Automated review tools are genuinely useful, use them. They're great at the first pass: style, obvious bugs, missing tests, security smells. Let them clear the noise so the human review can be about the things that need a human. The mistake is treating the automated pass as the whole review rather than the warm-up to it.

6. What "good developer experience" means now

Developer experience used to be mostly about how fast you could go from idea to working code. That part is largely solved, or at least dramatically cheaper. The frontier of DX has moved to the review loop: how fast a PR gets a real look, how clearly feedback comes back, how little friction there is between "I have a thought" and "the author sees it."

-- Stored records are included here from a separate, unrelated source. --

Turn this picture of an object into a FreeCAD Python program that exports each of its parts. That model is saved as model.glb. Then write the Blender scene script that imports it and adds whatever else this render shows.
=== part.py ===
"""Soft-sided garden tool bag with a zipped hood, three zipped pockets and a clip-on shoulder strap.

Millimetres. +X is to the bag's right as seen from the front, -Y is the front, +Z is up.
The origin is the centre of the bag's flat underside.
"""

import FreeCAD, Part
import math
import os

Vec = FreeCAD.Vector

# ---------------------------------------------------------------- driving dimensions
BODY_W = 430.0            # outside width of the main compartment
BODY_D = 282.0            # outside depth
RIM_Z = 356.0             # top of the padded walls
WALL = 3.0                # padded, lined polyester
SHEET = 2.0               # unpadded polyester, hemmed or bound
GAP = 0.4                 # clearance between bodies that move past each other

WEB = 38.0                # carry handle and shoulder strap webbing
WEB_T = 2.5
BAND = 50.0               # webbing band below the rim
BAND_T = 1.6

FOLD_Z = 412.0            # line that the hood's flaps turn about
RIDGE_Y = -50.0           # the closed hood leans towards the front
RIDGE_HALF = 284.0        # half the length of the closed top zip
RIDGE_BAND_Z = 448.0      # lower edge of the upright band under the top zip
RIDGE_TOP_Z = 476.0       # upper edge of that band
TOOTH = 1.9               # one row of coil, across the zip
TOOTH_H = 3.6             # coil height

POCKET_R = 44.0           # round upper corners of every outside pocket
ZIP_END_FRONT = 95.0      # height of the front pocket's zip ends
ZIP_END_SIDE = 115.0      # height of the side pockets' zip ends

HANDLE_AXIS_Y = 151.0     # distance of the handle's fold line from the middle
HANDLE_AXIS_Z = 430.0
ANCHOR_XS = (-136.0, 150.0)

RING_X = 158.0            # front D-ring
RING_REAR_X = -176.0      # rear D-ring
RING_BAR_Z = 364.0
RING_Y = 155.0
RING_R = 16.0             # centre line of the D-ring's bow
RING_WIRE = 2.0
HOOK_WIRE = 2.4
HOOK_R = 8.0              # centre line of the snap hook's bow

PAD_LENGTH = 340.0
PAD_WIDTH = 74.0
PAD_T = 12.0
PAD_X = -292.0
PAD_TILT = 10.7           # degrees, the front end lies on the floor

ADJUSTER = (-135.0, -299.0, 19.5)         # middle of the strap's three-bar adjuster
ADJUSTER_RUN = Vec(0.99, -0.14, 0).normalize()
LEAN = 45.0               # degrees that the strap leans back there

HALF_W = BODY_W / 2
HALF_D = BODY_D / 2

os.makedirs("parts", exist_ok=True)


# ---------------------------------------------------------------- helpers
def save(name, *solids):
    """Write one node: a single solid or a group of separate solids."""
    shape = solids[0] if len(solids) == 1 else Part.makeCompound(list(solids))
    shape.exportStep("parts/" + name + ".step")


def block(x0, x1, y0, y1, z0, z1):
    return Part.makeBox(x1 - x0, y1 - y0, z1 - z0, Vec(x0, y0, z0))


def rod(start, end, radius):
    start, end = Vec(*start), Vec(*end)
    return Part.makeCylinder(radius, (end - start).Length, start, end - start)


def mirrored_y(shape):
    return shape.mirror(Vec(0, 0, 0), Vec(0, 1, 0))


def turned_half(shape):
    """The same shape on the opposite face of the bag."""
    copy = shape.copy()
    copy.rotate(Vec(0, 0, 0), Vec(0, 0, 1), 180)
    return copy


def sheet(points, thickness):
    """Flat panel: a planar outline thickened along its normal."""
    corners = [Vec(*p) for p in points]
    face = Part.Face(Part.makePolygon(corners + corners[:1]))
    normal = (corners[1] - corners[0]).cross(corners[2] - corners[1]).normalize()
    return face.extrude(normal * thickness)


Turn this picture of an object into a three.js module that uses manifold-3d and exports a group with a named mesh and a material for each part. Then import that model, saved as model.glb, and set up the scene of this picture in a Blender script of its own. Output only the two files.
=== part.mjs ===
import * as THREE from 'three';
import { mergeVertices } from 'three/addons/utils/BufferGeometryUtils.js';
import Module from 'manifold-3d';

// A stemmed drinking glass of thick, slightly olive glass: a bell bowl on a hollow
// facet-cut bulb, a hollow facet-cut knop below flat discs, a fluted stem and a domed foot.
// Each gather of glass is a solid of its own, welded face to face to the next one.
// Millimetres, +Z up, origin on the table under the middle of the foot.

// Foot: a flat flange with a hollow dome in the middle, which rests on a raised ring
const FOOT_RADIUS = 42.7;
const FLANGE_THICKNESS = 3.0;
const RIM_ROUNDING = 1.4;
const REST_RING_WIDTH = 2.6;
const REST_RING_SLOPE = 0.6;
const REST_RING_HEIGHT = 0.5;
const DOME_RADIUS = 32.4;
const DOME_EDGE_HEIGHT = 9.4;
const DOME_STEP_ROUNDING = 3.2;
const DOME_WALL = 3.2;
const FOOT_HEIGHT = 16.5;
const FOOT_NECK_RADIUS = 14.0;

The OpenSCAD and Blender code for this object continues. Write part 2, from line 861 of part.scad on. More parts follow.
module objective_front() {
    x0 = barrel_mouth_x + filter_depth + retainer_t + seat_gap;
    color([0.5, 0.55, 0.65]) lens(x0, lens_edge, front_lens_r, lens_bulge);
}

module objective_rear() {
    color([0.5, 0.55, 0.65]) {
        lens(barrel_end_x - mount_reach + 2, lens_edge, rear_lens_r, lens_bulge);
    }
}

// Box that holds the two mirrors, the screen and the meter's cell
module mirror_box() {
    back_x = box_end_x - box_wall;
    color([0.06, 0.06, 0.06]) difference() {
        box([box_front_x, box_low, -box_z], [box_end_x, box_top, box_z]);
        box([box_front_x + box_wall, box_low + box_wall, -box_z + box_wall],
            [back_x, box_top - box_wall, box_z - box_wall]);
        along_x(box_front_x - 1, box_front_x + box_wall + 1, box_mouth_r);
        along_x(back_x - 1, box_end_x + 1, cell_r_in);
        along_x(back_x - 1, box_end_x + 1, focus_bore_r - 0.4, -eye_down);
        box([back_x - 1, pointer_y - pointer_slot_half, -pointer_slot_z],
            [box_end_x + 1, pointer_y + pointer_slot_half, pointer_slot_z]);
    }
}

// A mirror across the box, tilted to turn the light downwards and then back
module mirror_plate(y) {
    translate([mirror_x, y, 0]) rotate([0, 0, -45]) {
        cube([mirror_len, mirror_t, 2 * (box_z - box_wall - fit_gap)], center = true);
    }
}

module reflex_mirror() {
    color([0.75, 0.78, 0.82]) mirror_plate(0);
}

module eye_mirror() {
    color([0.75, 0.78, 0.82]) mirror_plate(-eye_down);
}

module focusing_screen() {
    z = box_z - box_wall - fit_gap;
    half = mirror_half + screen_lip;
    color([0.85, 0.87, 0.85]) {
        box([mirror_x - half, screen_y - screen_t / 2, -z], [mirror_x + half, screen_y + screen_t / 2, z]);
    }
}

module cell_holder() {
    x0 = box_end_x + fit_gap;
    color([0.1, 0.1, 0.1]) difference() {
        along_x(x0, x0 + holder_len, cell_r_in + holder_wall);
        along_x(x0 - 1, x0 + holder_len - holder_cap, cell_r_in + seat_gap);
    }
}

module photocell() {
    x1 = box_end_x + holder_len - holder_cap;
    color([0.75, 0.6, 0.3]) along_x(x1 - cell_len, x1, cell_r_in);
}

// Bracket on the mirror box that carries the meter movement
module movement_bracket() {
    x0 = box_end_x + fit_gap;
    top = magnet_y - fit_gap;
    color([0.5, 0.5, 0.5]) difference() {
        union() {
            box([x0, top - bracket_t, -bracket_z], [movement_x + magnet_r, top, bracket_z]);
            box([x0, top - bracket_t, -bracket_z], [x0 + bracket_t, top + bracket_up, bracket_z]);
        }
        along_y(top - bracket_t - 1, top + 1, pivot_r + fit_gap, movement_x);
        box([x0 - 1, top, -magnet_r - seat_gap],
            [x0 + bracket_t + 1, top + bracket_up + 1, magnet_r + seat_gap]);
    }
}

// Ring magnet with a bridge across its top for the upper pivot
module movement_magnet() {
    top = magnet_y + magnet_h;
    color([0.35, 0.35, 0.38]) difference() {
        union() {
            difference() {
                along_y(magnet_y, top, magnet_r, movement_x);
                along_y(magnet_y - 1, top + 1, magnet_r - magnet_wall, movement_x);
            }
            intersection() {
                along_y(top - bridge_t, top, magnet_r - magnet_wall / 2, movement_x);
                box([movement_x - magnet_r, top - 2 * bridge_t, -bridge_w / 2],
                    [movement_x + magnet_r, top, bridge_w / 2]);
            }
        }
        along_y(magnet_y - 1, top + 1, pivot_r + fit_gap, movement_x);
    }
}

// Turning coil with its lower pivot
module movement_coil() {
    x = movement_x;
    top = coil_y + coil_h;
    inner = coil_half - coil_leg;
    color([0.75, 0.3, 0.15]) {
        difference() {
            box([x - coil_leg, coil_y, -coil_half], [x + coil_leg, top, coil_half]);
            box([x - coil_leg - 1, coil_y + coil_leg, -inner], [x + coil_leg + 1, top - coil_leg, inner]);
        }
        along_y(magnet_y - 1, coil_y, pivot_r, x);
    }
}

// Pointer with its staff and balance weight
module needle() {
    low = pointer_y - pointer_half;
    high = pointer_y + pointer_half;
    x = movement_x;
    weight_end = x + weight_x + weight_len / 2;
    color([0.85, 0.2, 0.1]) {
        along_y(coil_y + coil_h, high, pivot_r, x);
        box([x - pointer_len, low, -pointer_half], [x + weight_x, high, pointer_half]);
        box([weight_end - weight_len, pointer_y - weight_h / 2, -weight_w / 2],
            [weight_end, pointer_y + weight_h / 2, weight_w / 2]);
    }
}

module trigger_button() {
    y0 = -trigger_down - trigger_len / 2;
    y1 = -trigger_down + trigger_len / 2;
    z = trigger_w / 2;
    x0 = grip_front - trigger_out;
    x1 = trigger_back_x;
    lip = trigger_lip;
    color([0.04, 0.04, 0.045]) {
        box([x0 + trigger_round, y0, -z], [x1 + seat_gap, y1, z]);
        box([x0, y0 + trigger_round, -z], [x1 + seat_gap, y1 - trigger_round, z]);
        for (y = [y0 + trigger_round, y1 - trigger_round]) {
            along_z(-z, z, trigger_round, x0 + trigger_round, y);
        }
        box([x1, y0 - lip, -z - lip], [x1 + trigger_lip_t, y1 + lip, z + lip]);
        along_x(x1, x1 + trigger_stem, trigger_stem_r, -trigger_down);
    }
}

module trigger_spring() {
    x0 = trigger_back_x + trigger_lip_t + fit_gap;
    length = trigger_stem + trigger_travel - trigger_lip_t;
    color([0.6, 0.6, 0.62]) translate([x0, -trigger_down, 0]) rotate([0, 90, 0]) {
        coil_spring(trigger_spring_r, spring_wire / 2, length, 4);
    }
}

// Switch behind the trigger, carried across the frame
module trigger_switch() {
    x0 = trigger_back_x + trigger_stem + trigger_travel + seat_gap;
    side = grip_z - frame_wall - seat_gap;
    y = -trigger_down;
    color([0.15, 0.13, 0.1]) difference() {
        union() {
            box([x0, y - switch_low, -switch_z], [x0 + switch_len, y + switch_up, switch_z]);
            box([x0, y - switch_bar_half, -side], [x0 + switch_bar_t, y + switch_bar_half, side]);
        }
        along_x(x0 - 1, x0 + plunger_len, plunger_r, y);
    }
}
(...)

A team where review happens in hours, in context, with clear feedback, will outpace a team drowning in a backlog of generated PRs that nobody has the attention to read carefully. The bottleneck is human attention now. Good DX is whatever respects it: small changes, clear intent, fast and visible feedback, and tooling that surfaces the review when it's fresh instead of letting it rot in a tab.

Bottom line

AI didn't make code review less important. It moved the hard part of engineering into review and then handed everyone a firehose. The teams that do well from here are the ones that take review seriously as the place where judgement lives: small PRs, honest descriptions, authors who own their diffs, machines for the mechanical pass, and humans for everything that actually requires a human. The writing got cheap. The thinking didn't.